First open source, large multilingual model not owned by Big Tech
Large language models are being used in AI to do such things as generate content or predict the next word in a sentence. But access was limited and the resources needed mainly resided in Big Tech companies.
A year ago, a consortium called BigScience comprising more than 1,000 researchers from over 70 countries and at least 250 institutions began developing an open source large language model in multiple languages.
The result is BLOOM, or BigScience Large Open-science Open-access Multilingual Language Model, a 176 billion-parameter, multilingual AI model that is open source and general purpose. It beats the groundbreaking language model, GPT-3, by a billion parameters.
BLOOM can generate text in 46 natural languages and 13 programming languages. For the likes of French, Arabic and Spanish, among others, this is the first time they have been represented in a language model with over 100 billion parameters.
The model can be accessed and used on a local machine or in the cloud. And if researchers do not have access to large servers to train their models, BigScience lead Hugging Face, an AI startup, is working on an inference API for large-scale use without dedicated hardware or engineering. An early version of the API is available now for lower-scale testing.
Teams from Nvidia’s Megatron, Microsoft’s DeepSpeed and the French National Research Agency come together to build BLOOM. French research agencies CNRS and GENCI provided the minds behind the model with a compute grant of $3 million to train the model using the Jean Zay supercomputer located in Paris.
BLOOM can be downloaded by researchers under a Responsible AI License. This license, created by BigScience, imposes no restrictions on reuse, distribution or commercialization so long as users of the model commit to not applying it to use-cases that have been restricted.
Use case restrictions for using the model include generating false information to harm others, impersonation, automating decision-making that harms an individual’s legal rights and discriminating against legally protected characteristics.
Not controlled by Big Tech
CambrianAI analyst Alberto Romero described BLOOM in a blog as “the most important AI Model of the decade.”
That’s because BLOOM is open source while other models such as GPT-3, PaLM, Gopher, Chinchilla and Gato all “stem from the immense resources of private tech companies … (and their research labs) exert absolute control over them,” he wrote.

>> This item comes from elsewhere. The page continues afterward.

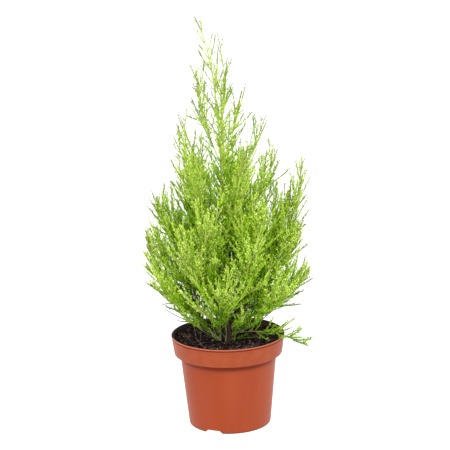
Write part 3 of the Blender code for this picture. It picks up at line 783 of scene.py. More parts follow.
# Thinner stems stand between the boughs at the trunk's foot, and a few dry reddish twigs stick up
# out of the peat at the left, left over from the year before. Each is given by three points in
# millimetres that it passes through.
GREEN_STEM_RADIUS = 0.50 * MM
GREEN_STEMS = [
    [(-8.3, -1, 87.5), (-16.5, -5, 109), (-25, -9, 150)],
    [(-8.0, -2, 87.5), (-10.5, -9, 112), (-12, -22, 152)],
    [(-3.2, -2.6, 87.5), (-1.9, -3.8, 112), (-5.5, -7, 165)],
    [(-8.6, 0.5, 87.5), (-22, 4, 104), (-44, 8, 124)],
    [(6.0, -3.0, 87.5), (11, -9, 106), (24, -22, 138)],
]
DEAD_TWIG_RADIUS = 0.65 * MM
DEAD_TWIGS = [
    [(-22, 4, 104), (-42, -4, 113), (-66, -4, 127)],
    [(-42, -4, 113), (-47, -6, 113), (-53, -9, 116)],
    [(-44, 8, 124), (-58, 5, 130), (-70, 2, 129)],
]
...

BLOOM “will break the stranglehold big tech has on the research and development of large language models.”
While some big tech companies recently open-sourced some of their large transformer-based models, Romero believes these do not represent their best work. "Earning money is their main goal, so sharing their state-of-the-art research isn’t on the table."
“BigScience and BLOOM are, without a doubt, the most notable attempt at bringing down all the barriers that big tech has erected — willingly or unwillingly — throughout the last decade in the AI field,” he said. “And the most sincere and honest undertaking to building AI (large language models in particular) that benefits everyone.”
BLOOM appears to be just the beginning. Upon the announcement, the BigScience project revealed big plans for the model.
Those plans include adding more languages, compressing the model into a more usable version while retaining the same level of performance and using it as a starting point for more complex architectures.
“BLOOM is the seed of a living family of models that we intend to grow, not just a one-and-done model, and we’re ready to support community efforts to expand it,” according to the consortium.
How does it stack up?
With 176 billion parameters, BLOOM is a big model. It is bigger than Open AI’s GPT-3 and Meta’s OPT-175B by one billion parameters. And Gato was DeepMind’s study focused on three Gato model sizes in parameters of 79 million, 364 million and 1.18 billion.
The smallest model was found to perform the worst, with the results suggesting that greater capacity allows for the model to use representations learned from the diverse training data at test time.
However, BLOOM is bigger than DeepMind’s recently released Gato, but is dwarfed by another DeepMind language model, Gopher, as well as Naver’s HyperClova and MT-NLP, and Megatron, from Microsoft and Nvidia.
But despite outsizing the likes of GPT-3, BLOOM still lags behind the world’s largest language model, WuDao 2.0, which reportedly has 1.75 trillion parameters. And Google Brain’s Switch Transformers has 1.6 trillion parameters – although both are not monolithic transformer models, preventing a meaningful 'apples-to-apples' comparison.